There is a good chance that it would not work in the first attempt. Then try one or more of the following to solve the issue.

Go to System Preferences->Sharing and enable Remote Login and try again.

       

If above doesn't work then you need to generate ssh keys as below.

Run the below command to create public and private keys. Make sure that you DON'T give any passphrase when it is prompted.
       
Jinesh-Mathews-MacBook-Pro:~ jineshmathew$ssh-keygen -t rsa

Now the public key will be available at ~/.ssh/id_rsa.pub and private key will be available at ~/.ssh/id_rsa

Copy public key to authorized_keys file by running below command.
  
Jinesh-Mathews-MacBook-Pro:.ssh jineshmathew$ cat ~/.ssh/id_rsa.pub >> ~/.ssh/authorized_keys

Now try ssh to localhost.

Jinesh-Mathews-MacBook-Pro:~ jineshmathew$ ssh localhost
Last login: Tue Nov 18 10:29:01 2014

STEP 2 : Installing Hadoop

Get latest version of Hadoop from below URL.

At the time of this tutorial I downloaded version hadoop-2.5.1.tar.gz

Run following command to extract Hadoop. Assuming hadoop-2.5.1.tar.gz in home directory.
Jinesh-Mathews-MacBook-Pro:~ jineshmathew$ tar -xzvf hadoop-2.5.1.tar.gz

A directory hadoop-2.5.1 has been created. Run below command to verify.
Jinesh-Mathews-MacBook-Pro:~ jineshmathew$ cd hadoop-2.5.1
Jinesh-Mathews-MacBook-Pro:hadoop-2.5.1 jineshmathew$ ls -ltr total 48 drwxr-xr-x@ 4 jineshmathew staff 136 Sep 5 18:30 share drwxr-xr-x@ 3 jineshmathew staff 102 Sep 5 18:30 lib drwxr-xr-x@ 3 jineshmathew staff 102 Sep 5 18:30 etc -rw-r--r--@ 1 jineshmathew staff 1366 Sep 5 18:30 README.txt -rw-r--r--@ 1 jineshmathew staff 101 Sep 5 18:30 NOTICE.txt -rw-r--r--@ 1 jineshmathew staff 15458 Sep 5 18:30 LICENSE.txt drwxr-xr-x@ 29 jineshmathew staff 986 Sep 5 18:30 sbin drwxr-xr-x@ 11 jineshmathew staff 374 Sep 5 18:30 libexec drwxr-xr-x@ 7 jineshmathew staff 238 Sep 5 18:30 include drwxr-xr-x@ 13 jineshmathew staff 442 Sep 5 18:30 bin drwxr-xr-x 9 jineshmathew staff 306 Nov 18 10:37 logs

For ease of use I am going to export 3 environment variables and I will add them to ~/.bash_profile so that every time they will be set.

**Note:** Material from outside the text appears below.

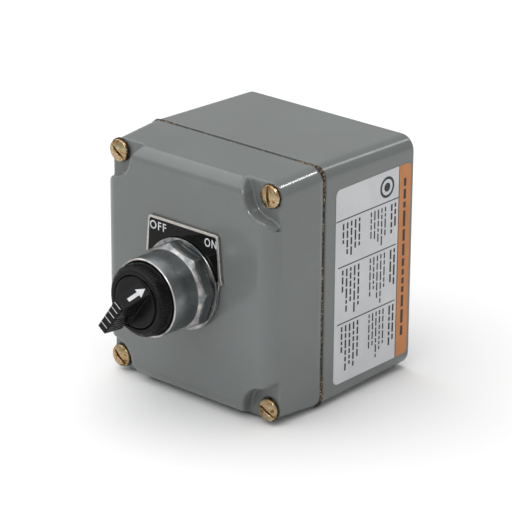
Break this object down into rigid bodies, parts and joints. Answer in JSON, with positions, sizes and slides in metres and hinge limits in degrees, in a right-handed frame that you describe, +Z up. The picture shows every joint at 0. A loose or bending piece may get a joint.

Jinesh-Mathews-MacBook-Pro:hadoop-2.5.1 jineshmathew$ vi ~/.bash_profile export JAVA_HOME=/Library/Java/Home export HADOOP_HOME=/Users/jineshmathew/hadoop-2.5.1 export PATH=$PATH:$HADOOP_HOME


Now try running hadoop
Jinesh-Mathews-MacBook-Pro:~ jineshmathew$ cd $HADOOP_HOME Jinesh-Mathews-MacBook-Pro:hadoop-2.5.1 jineshmathew$ bin/hadoop version Hadoop 2.5.1 Subversion https://git-wip-us.apache.org/repos/asf/hadoop.git -r 2e18d179e4a8065b6a9f29cf2d 
e9451891265cce Compiled by jenkins on 2014-09-05T23:11Z Compiled with protoc 2.5.0 From source with checksum 6424fcab95bfff8337780a181ad7c78 This command was run using /Users/jineshmathew/hadoop-2.5.1/share/hadoop/common/hadoo
p-common-2.5.1.jar

STEP 3 : Hadoop Configuration

Now we need to configure Hadoop to run one of the three supported modes.
    • Standalone mode
    • Pseudo-distributed mode
    • Fully distributed mod
For learning I prefer to have at least pseudo-distributed mode which kind of simulates a hadoop cluster with just one nameNode and one dataNode. This also has a secondaryNameNode all in one machine which is our Mac.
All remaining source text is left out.